Giugno e luglio ci hanno restituito un grande Edoardo: con il secondo posto all’Irish si è guadagnato l’Open Championship; a Hoylake è stato eccezionale, costante nel gioco, preciso nel putt conquistando uno straordinario settimo posto, dopo aver sognato perfino qualcosa di più. Pensavo che per lui quest’anno sarebbe stato solo di transizione. Nessuno si rende conto di quanto sia difficile rientrare, a quei livelli, dopo un anno e mezzo di stop restando per 6/7 mesi senza poter tirare un colpo. In questi casi, se parti male, come facilmente accade, perdi anche la fiducia. Devi avere pazienza e anche un po’ di fortuna. I due risultati in terra britannica perciò sono stati cruciali.

Matteo Manassero ha regalato grandissimi segni di ripresa allo Scottish Open, dove ha chiuso in quarta posizione grazie a uno strepitoso 65 (sei birdie) dell’ultimo giro, e poi a Liverpool, dove ha avuto momenti altissimi. Quest’anno ha pagato un po’ il cambiamento strutturale. Ha avuto più tardi della media il cambiamento fisiologico degli adolescenti. Di solito i giocatori diventano forti a 22 anni (come il nuovo fenomeno Matthew Fitzpatrick), dopo essere “cresciuti” da amateur senza che nessuno se ne accorgesse.
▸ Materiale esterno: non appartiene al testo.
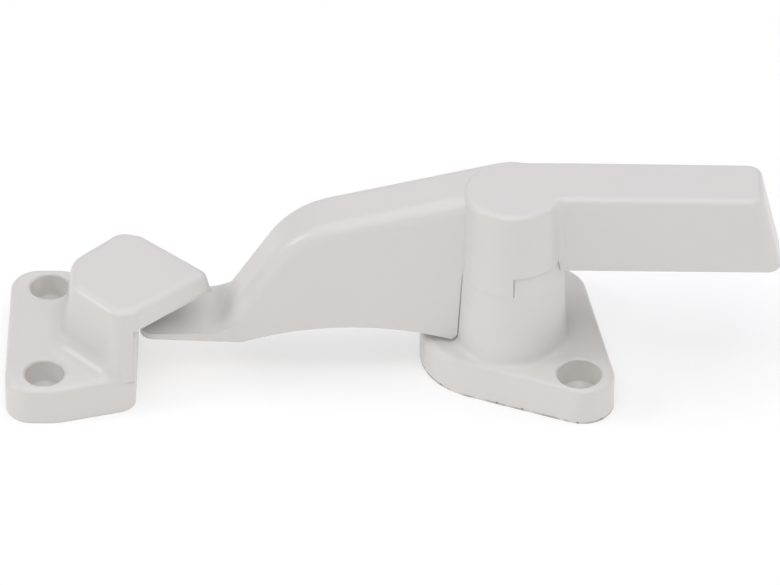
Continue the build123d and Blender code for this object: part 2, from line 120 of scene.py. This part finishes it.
def add_noise(tree, place, scale, detail=2.0, roughness=0.5):
    """Noise at a scale given as a socket or a number."""
    node = add_node(tree, "ShaderNodeTexNoise")
    tree.links.new(place, node.inputs["Vector"])
    node.inputs["Detail"].default_value = detail
    node.inputs["Roughness"].default_value = roughness
    if isinstance(scale, (int, float)):
        node.inputs["Scale"].default_value = scale
    else:
        tree.links.new(scale, node.inputs["Scale"])
    return node.outputs["Fac"]


def add_range(tree, value, low, high, to_low=0.0, to_high=1.0, smooth=True):
    """A map-range node from two limits, sockets or numbers, to two numbers."""
    interpolation = "SMOOTHSTEP" if smooth else "LINEAR"
    node = add_node(tree, "ShaderNodeMapRange", interpolation_type=interpolation)
    tree.links.new(value, node.inputs["Value"])
    for label, limit in (("From Min", low), ("From Max", high)):
        if isinstance(limit, (int, float)):
            node.inputs[label].default_value = limit
        else:
            tree.links.new(limit, node.inputs[label])
    node.inputs["To Min"].default_value = to_low
    node.inputs["To Max"].default_value = to_high
    return node.outputs["Result"]


def add_share(group, length):
    """One over a length, for the scale of a noise."""
    return add_math(group, "DIVIDE", 1.0, length)


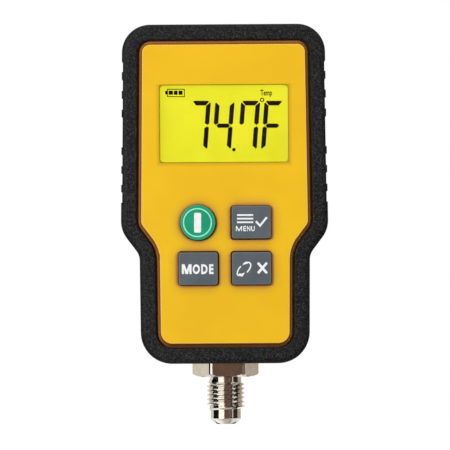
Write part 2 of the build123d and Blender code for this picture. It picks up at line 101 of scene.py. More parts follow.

Matteo invece è “cresciuto” quest’anno sotto gli occhi di tutti e questo, tecnicamente, gli ha stravolto ogni cosa: il gesto, l’equilibrio, le sensazioni, la forza. La buona notizia finale è il ritorno di Tiger (nonostante il rendimento altalenante al recente Open Championship).

Meno male perché, diciamo la verità, c’era un deserto di personaggi imbarazzante, che solo il rilancio di McIlroy sta parzialmente colmando. Certo, c’è sempre Mickelson, ma il grande Phil non ha la dimensione “globale” del Fenomeno. I nuovi, come Jordan Spieth e Harris English, sono interessanti ma sostanzialmente anonimi. Speriamo che i nostri azzurri continuino a fare bene, perché senza Tiger e nel periodo di crisi di Matteo gli ascolti tv sono diminuiti. E speriamo che Tiger non si faccia più male. È tornato prima del previsto ma secondo me aveva semplicemente messo le mani avanti prima per non avere troppa pressione. Anche questa è strategia.